Garner: I mean we dated those 2 years! (sarcastic)
McConaughey: One thing that I really liked and saw, okay this is really going to work with you and I is that she doesn’t bring any riff raff or extra BS drama from the outside.
Garner: We kind of approach work the same way. We have a good time with it but we show up to work.
McConaughey: You weren’t competitive in a non-creative way as some people can be.
Garner: Yeah they can and it’s no fun. It just takes the fun out of it.
Q: Both of you are in relationships now with children, was it fun or scary to go back in time where you are trying to get it right?
Garner: It’s always fun. The whole point of playing a role is that it’s not really you. I mean it was to go back and doing a romantic comedy you get to fall in love. It’s great! Nothing better!
Q: Matthew, can you talk about the flashback scene? With the hair? Was it meant to be that way?
McConaughey: We had a lot of discussions about that hair! I loved it!
Garner: The hair got caught in his mouth. He did a lot of this (imitating how he would brush the hair off his face.)
McConaughey: That was a move my brother used to do. Even if it wasn’t in his face! I think that longer hair and also going back to that time period, that was a great little, there was something fun about it that made me really comfortable in that decade. The silk shirt was a little too tight!
Garner: The silk shirt that was unbuttoned. You were so into it!
Q: Do you think this movie is more designed women than it is for guys in the sense that girls will learn not to hang out with D-Bags?
McConaughey: D-Bag?
Garner: (She leans over and whispers to Matthew) It means douche bag.
McConaughey: You thought he was a douche bag? Oh come on. What are you saying about her by saying that?
Garner: Thank you!
Q: But all the bridesmaids just want to sleep with your character and they know he doesn’t seem to have much respect for women.
McConaughey: I think he has a lot for respect for women.
Garner: But that’s the women’s fault. Are we really going to go down this road? Let’s just answer the question.
McConaughey: They just wanted a wedding shag.
Garner: Right, right. What does that say about them?
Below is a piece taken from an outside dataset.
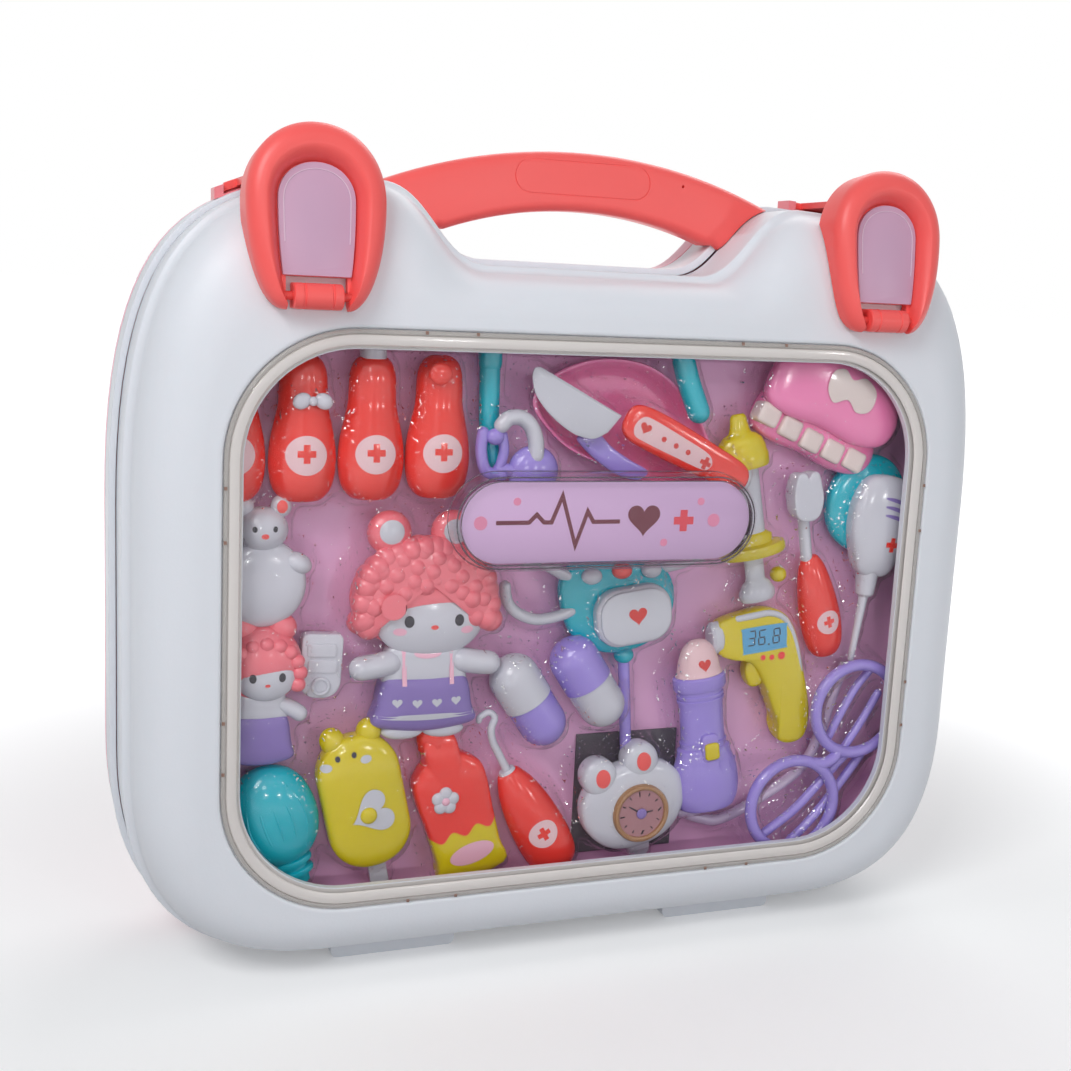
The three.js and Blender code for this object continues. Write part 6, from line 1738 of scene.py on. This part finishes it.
drawn = blur(near, 3)
ripple = np.array([[noise.noise(Vector((x * 0.11, z * 0.11, 3.1))) for x in xs] for z in zs])
drawn = np.minimum(drawn - 0.35 + 0.25 * ripple, spread(top, 1, np.minimum) - 0.45)
drawn = np.clip(drawn, FILM_FRONT, FILM_BACK)
edge_outline = rounded_box(157, -115, 105.6, 70, 27, 12)
inside = np.zeros(drawn.shape, bool)
for j, z in enumerate(zs):
    crossings = []
    for (x0, z0), (x1, z1) in zip(edge_outline, edge_outline[1:] + edge_outline[:1]):
        if (z0 > z) != (z1 > z):
            crossings.append(x0 + (z - z0) * (x1 - x0) / (z1 - z0))
    if len(crossings) >= 2:
        inside[j] = (xs > min(crossings)) & (xs < max(crossings))
blister = toy()
index = -np.ones(drawn.shape, int)
points = []
for j in range(len(zs)):
    for i in range(len(xs)):
        if inside[j, i]:
            index[j, i] = len(points)
            points.append((xs[i], drawn[j, i], zs[j]))
faces = [[int(index[j, i]), int(index[j, i + 1]), int(index[j + 1, i + 1]), int(index[j + 1, i])]
         for j in range(len(zs) - 1) for i in range(len(xs) - 1)
         if min(index[j, i], index[j, i + 1], index[j + 1, i + 1], index[j + 1, i]) >= 0]
blister.add(points, faces)
# Vacuum-formed PET: wavy, so that small lamps break into sparkles on it.
blister_pet = clear("blister_pet", rough=0.05, shine=0.35, bump=0.8, scale=190)
# Where it bends down between the toys it has small creases: specks that shine fully.
creases = blister_pet.node_tree
share_node = next(n for n in creases.nodes if n.type == "MIX_SHADER")
spread_out = node(creases, "ShaderNodeTexCoord").outputs
fine = node(creases, "ShaderNodeTexNoise", {"Vector": spread_out["Object"], "Scale": 760.0,
                                            "Detail": 1.0})
spots = node(creases, "ShaderNodeMapRange", {"Value": fine.outputs["Fac"], "From Min": 0.64,
                                             "From Max": 0.7})
level_share = node(creases, "ShaderNodeVectorMath", {0: spread_out["Normal"], 1: (0, -1, 0)},
                   operation="DOT_PRODUCT")
upright_share = node(creases, "ShaderNodeMath", {0: level_share.outputs["Value"]}, operation="ABSOLUTE")
slope = node(creases, "ShaderNodeMapRange", {"Value": upright_share.outputs[0], "From Min": 0.95,
                                             "From Max": 0.75})
sparkle = node(creases, "ShaderNodeMath", {0: spots.outputs[0], 1: slope.outputs[0]},
               operation="MULTIPLY")
most = node(creases, "ShaderNodeMath", {0: sparkle.outputs[0],
                                        1: share_node.inputs[0].links[0].from_socket},
            operation="MAXIMUM")
creases.links.new(most.outputs[0], share_node.inputs[0])
blister.piece("blister_film", "root", [blister_pet], ["blister"], "clear", 180)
McConaughey: They were just young and having fun. It was a wedding shag.
Garner: (She mouths the word “sluts”.)
McConaughey: It’s more for women because it tells them not to go for the douche bag.
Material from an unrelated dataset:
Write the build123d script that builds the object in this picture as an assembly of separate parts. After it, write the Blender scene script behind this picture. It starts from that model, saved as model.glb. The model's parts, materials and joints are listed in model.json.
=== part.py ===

Garner: No, it’s more for me to say you have to risk love and commitment otherwise you’re going to end up alone in old aged makeup and sad. The beautiful woman is going to go off and marry someone else.
Q: What was your funniest moment working together?
(They both start whistling as if they’re trying to jokingly avoid the question and say there wasn’t a funny moment.)
McConaughey: The cake scene is a homerun.
Q: We hear Jennifer created that whole thing.
Garner: Oh yeah.
McConaughey: What did you do?
Garner: I told Mark [Waters] there should be a dance scene.
McConaughey: A dance scene?
Garner: At the wedding.
McConaughey: With you and
Garner: Yeah with me and Brad. I just wanted to.
McConaughey: You love to dance.
Garner: I wanted to do it.
McConaughey: And you did. Good shot.
Garner: Then when we had endless dance rehearsals I kept my mouth shut. It was my fault.
McConaughey: I can’t imagine that scene not being in it. That scene with you two possibly getting together
Garner: It was fun and Daniel [Sunjata] and I had also just worked together in New York doing “Cyrano” so it was really fun to get to work with him in a different way and to see him so quickly master dancing. It was great.
Q: Did you work with the actors that played the younger versions of you in the film?
Garner: Well I’ll start. The younger version of Jenny, the main teenage girl had actually played the younger version of me in “13 Going on 30.” So I suggested her for the role. I said I knew somebody who is a great young me. She’s kind of perfected and I’m kind of perfected being the older version of her. She’s a really sweet young actress.
McConaughey: I met the middle Conner I hung out with and I kept a closer eye on him than I did the youngest one. I hung with Logan quite a bit. Tell you what… talking about younger actors where my mind was going is you weren’t there, but it was the scene where we were shooting at the high school. Remember the girls that come up and go, “He’s wants to talk to you. He’s over there” and then scream and get so excited? I was so excited to see these young thespians. It’s a small part and you get to come up. Its three hours before we’re supposed to shoot and I walk through rehearsals and they’re on it 100% cue for cue and having the best freaking time. Then when the lights came on they were having the time of their lives. They were so committed to the work. Off screen lines they were going endlessly. They did it for 10 days and never got tired. I was kind of inspired to see the youth.
Q: Was it hard to do the scenes where he’s there, but you’re not supposed to see him?
Garner: We were just talking about this. I liked it. I felt like it informs the scene to perform them for him in a weird way. Just having his character witness what’s happening just gives it a little more depth.
Q: I was just wondering if it was hard to ignore him.
Garner: (Whispers) I had no problems ignoring him.
Q: Do you think you have a new career as a celebrity photographer?
McConaughey: Just turn the cameras back around on the paparazzi and start popping them. There’s money to be made.
Garner: Have you noticed since the economy has been tanking that people have been showing up from the middle of the country going (makes clicking sound) with their elecrolight cameras.
McConaughey: You get a little group. A certain group will follow me or a certain group will follow her and all of a sudden there’s a bunch of new people.
Garner: And then the other ones are mad at them because they get in the way. It’s a disaster.
Ghosts of Girlfriends Past opens in theaters on Friday, May 1st.